One of the approaches we take is offering new materials or new ideas in open-ended activities. This encourages the creative minds of young people and Facilitators alike. Each may pursue a different path from the same beginning, leading to a plethora of outcomes. For example, one youth may choose to follow the given recipe to make slime (an OP favorite) while another might alter the recipe and make paint. Yet another might make slime using different ratios of the given ingredients, learning the science of which ingredients govern which attributes of the slime. We recognize the importance of exposure to new ideas and materials, speaking to the adage of “You don’t know what you don’t know.” By offering open-ended activities we support the creative thinking and curiosity of each individual.
One of our goals in the OP has been to invite young people to share their wishes with the Facilitators, and then we work to build their ideas into our offerings. We do this in a variety of ways. One such way is by taking a poll during Group Time. By including the youth in the decision-making process, it is clear to them from the get-go that their voice matters. Said another way, the ideas and wishes of a four-year-old are honored and valued as much as a forty-year-old Facilitator. We use this knowledge of individual’s interests as a spring-board to support them in digging deeper into specific topics. Sometimes through a poll we discover that there is a common interest, say, everyone wants to learn more about making pizza (or maybe just eating it). Pizza seems to be a recurring yearly interest and the “how to” for Facilitators is how to follow through with these requests and create new learning at the same time? Perhaps we offer pizza-making through studying Italy. Perhaps we create a math activity and take advantage of the use of fractions through measurements. Yet another approach to pizza-making is to take a scientific approach and experiment with the growth of yeast at different temperatures or environments.
While Facilitators seek new beginnings and new offerings each day, there are always opportunities for youth to arrive at OC with their own thoughts and ideas for their time in the OP on that specific day. Our goal is to strike a balance. We see the benefit of Facilitator-initiated or led activities, and we also see the tremendous value of letting the day unfold organically, with the youth taking the reins of their day, so to speak. If you were to pop into the OP on any given day, you would likely witness a mixture of these approaches. You’d see a cluster of youth happily engaged at the art table where a Facilitator has set out some materials for the youth to engage with however they wish (an example of Facilitator-initiated activity— meaning, the Facilitator initiated setting up these materials, but is not directing how they are used.) In another part of the room, you’d likely see a youth working one-on-one with a Facilitator engaging in a Conceptual Development activity such as Attribute Blocks/Venn Diagrams. Such an activity would fall under the category of Facilitator-led. If you cast your eyes towards the environments (two-story play structures in the OP), you’d likely witness a lively fantasy based game that is a reflection of a pure youth-initiated and led activity, or perhaps you’d see two youth working diligently in the woodshop making a new bookcase for their bedroom (a self-directed project). Think of each of these types of approaches (Facilitator-led, Facilitator-initiated, youth-led, and self-directed) as squares in a patchwork quilt; each individual square is important, beautiful, and unique. However, the real magic comes when you sew together the pieces; a vibrant quilt is born.

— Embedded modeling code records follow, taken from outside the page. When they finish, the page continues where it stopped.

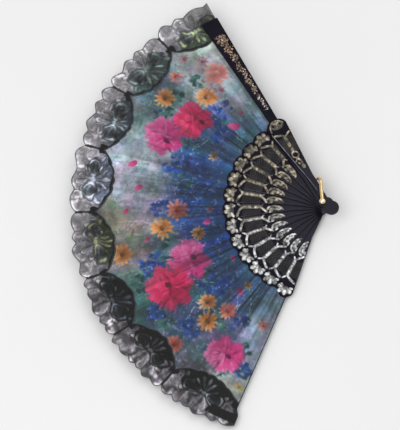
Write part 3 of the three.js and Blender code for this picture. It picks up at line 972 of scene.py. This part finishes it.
        # the tip by the front guard is darker
        tip = smooth((33.0 - np.degrees(self.angle)) / 5) * smooth((self.r - 214) / 6)
        self.colour *= (1 - tip * (0.2 + 0.5 * self.grain(4.0, 66)))[:, None]

    def cords(self):
        """Dark cords round each lobe, heavier at the cusps, and a bar across the rear end."""
        to_side = np.minimum(self.t, 1 - self.t) * 2 * self.half
        band = 1.9 + 3.4 * self.grain(6.0, 41)
        self.lay(smooth((band - (self.r - self.inner)) / 1.4), (9, 13, 17), 0.98, 0.3)
        self.lay(smooth((1.3 + 0.8 * self.speckle - to_side) / 0.7), (18, 18, 22), 0.92, 0.2)
        cusp = np.hypot(to_side, self.r - 211.0)
        self.lay(smooth((5.6 + 3 * self.speckle - cusp) / 1.6), (5, 7, 10), 0.99, 0.35)
        self.lay(0.6 * smooth((1.0 - (self.outer - self.r)) / 0.6), OUTLINE, 0.9, 0.3)
        at_end = np.degrees(self.angle) > 149.0 + 2 * self.speckle
        self.lay(smooth(5.0 - np.abs(self.r - 224.5)) * at_end, (12, 10, 11), 0.98, 0.6)

    def weave(self):
        self.colour += self.speckle[:, None] * 60
        self.shells()
        self.worked_ground()
        self.w = self.w - self.heart  # from here on, w is measured from where the ribs meet
        self.outer_petals()
        self.ribs()
        self.eyes()
        self.pleats()
        self.light()
        self.cords()


def make_lace(i):
    columns = int(FOLD * LACE_OUTER / LACE_STEP) + 1
    rows = int(LACE_DEPTH / LACE_STEP)
    u, angle = gore_angles(i, columns)
    t = np.linspace(0, 1, rows)[:, None]
    inner, outer = lace_inner_edge(angle), lace_outer_edge(angle)
    r = inner * (1 - t) + outer * t
    u, angle = np.broadcast_to(u, r.shape), np.broadcast_to(angle, r.shape)
    angle = flare(i, u, r, angle)
    x, y = (values.ravel() for values in polar(r, angle))
    lace = Lace(r.ravel(), angle.ravel())
    lace.weave()
    relief = lace.relief + pleat_relief(r, angle).ravel()
    z = gore_height(i, u, r).ravel() + LACE_RISE + THREAD_RISE * np.clip(lace.relief, 0, 1)
    shade = pleat_shade(u, r, angle).ravel()[:, None] ** 0.7
    colour = with_alpha(linear(np.clip(lace.colour * shade, 3, 245)))
    points, faces = np.stack([x, y, z], 1), grid_faces(rows, columns, flip=True)
    painted = [("thread", colour), ("cover", np.clip(lace.cover, 0.3, 1)), ("relief", relief)]
    piece = mesh_object(f"lace_gore_{i + 1:02d}", points, faces, painted, [LACE])
    cords = lace_cords(i)
    bend(piece)
    bend(cords)
    return piece


def flare(i, u, r, angle):
    """The rear end of the lace follows the guard's edge, and spreads wider beyond the guard's tip."""
    if i:
        return angle
    tip = BLADE_SPAN[1]
    over = (between(REAR_BLADE_HALF, BLADE_SPAN, r) - LACE_INSIDE_GUARD) / r
    wide = over + (REAR_LACE_MARGIN - over) * smooth((r - tip + 3) / 10)
    return np.where(u < 0, stick_angle(0) + wide * (u / np.min(u)), angle)


def tube_shape(points, radius, flat=1.0, sides=6):
    """A closed-ended tube along points, flattened in Z by flat."""
    points = np.asarray(points, float)
    along = headings(points)
    side = np.stack([-along[:, 1], along[:, 0], np.zeros(len(points))], 1)
    side /= np.linalg.norm(side, axis=1)[:, None]
    up = np.array([0, 0, 1.0])
    rings = []
    for k in range(sides):
        a = 2 * pi * k / sides
        rings.append(points + side * radius * cos(a) + up * radius * flat * sin(a))
    verts = np.stack(rings, 1).reshape(-1, 3)
    faces = []
    for j in range(len(points) - 1):
        for k in range(sides):
            a, b = j * sides + k, j * sides + (k + 1) % sides
            faces.append((a, b, b + sides, a + sides))
    faces.append(tuple(range(sides))[::-1])
    faces.append(tuple(range((len(points) - 1) * sides, len(points) * sides)))
    return verts, faces, np.ones(len(verts))


class Builder:
    """Gathers small shapes into one mesh, with the gilding at each point. The gilding is low on the flanks,
    where it also paints shade, and share leaves less of it.
    """

    def __init__(self):
        self.points, self.faces, self.index, self.gild, self.count = [], [], [], [], 0

    def add(self, shape, share=1.0, material=0):
        points, faces, gild = shape
        self.points.append(np.asarray(points, float))
        self.gild.append(share * np.asarray(gild, float))
        self.faces += [tuple(v + self.count for v in face) for face in faces]
        self.index += [material] * len(faces)
        self.count += len(points)

    def dome(self, *place, **finish):
        self.add(dome_shape(*place), **finish)

    def ridge(self, *place, **finish):
        self.add(ridge_shape(*place), **finish)

    def build(self, name, materials, turn=0.0, side=None):
        points = np.vstack(self.points)
        x, y = points[:, 0].copy(), points[:, 1].copy()
        if side is not None:
            y += side(x)
        points[:, 0], points[:, 1] = x * cos(turn) - y * sin(turn), x * sin(turn) + y * cos(turn)
        gild = [("gild", np.hstack(self.gild))]
        return mesh_object(name, points, self.faces, gild, materials, self.index)


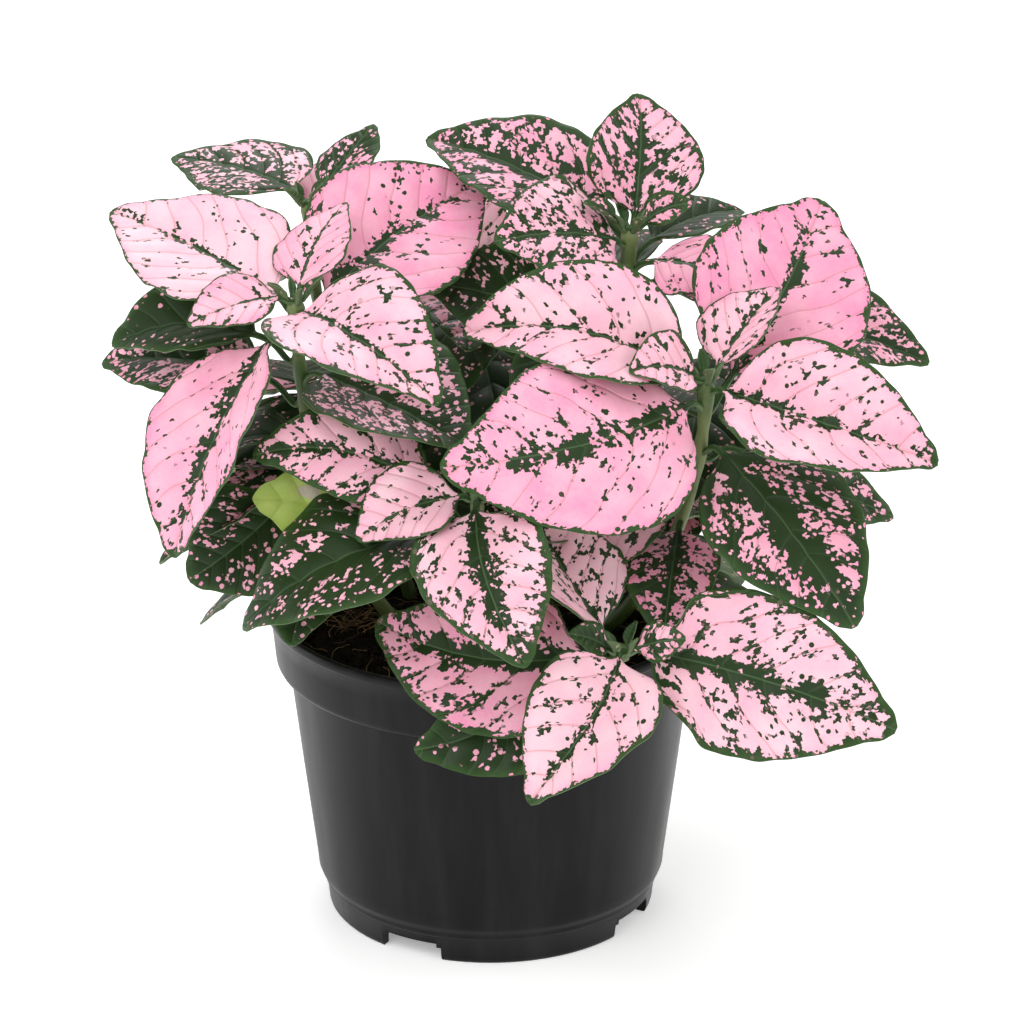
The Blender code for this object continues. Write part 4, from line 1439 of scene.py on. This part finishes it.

As life-long learners ourselves, we (OC Facilitators) have to be conscious of our process. Because we genuinely love to learn more about the world around us, it is easy for us to fall prey to the notion that it’s our job to share every idea, wish and activity that comes to our mind. However, sometimes the deepest learning on the part of the young people comes when we step back and don’t jump in with a pre-planned activity or project. For those of you who have not stepped foot in the OP (and I highly encourage you to come down and get a tour) it is filled with materials of all kinds ranging from writing and drawing materials, to math manipulatives, building materials to take-aparts. A woodshop (with real hammers, saws, drills, etc.), sewing and handwork area, and lab table are further examples of the breadth and depth of what’s offered in the OP. One day last spring, we purposely left the tables and work spaces empty. We watched with curiosity as the youth arrived, wondering what they would say when they saw those empty tables. One youth approached a Facilitator and said, “what are we doing today?!” and the Facilitator responded “whatever you wish to do.” Facilitators watched as youth continued to arrive. Some youth immediately immersed themselves in projects, while others spent a little while meandering throughout the program space before deciding on a material to explore, game to play, or person to play alongside. As Facilitators, we were there to offer support when asked, but were conscious of not asserting our ideas or agenda into their day. One youth took the time to sew a dress, another spent time exploring tools in the woodshop. One youth asked to explore the creek and catch frogs, while another wished to listen to stories read by a peer. In every direction, the room was filled with new learning and exploring. This day served as a great reminder of how self-directed learning and natural curiosity are so closely intertwined. We plan to incorporate more of these “empty” days into the OP, while keeping a balance of Facilitator-initiated and Facilitator-led activities as well. It’s been a wonderful summer mixed with relaxation and staff development, and we are thrilled to have the OP space abuzz again with the sound of laughter, and the bountiful energy that our OP youth display. Welcome back!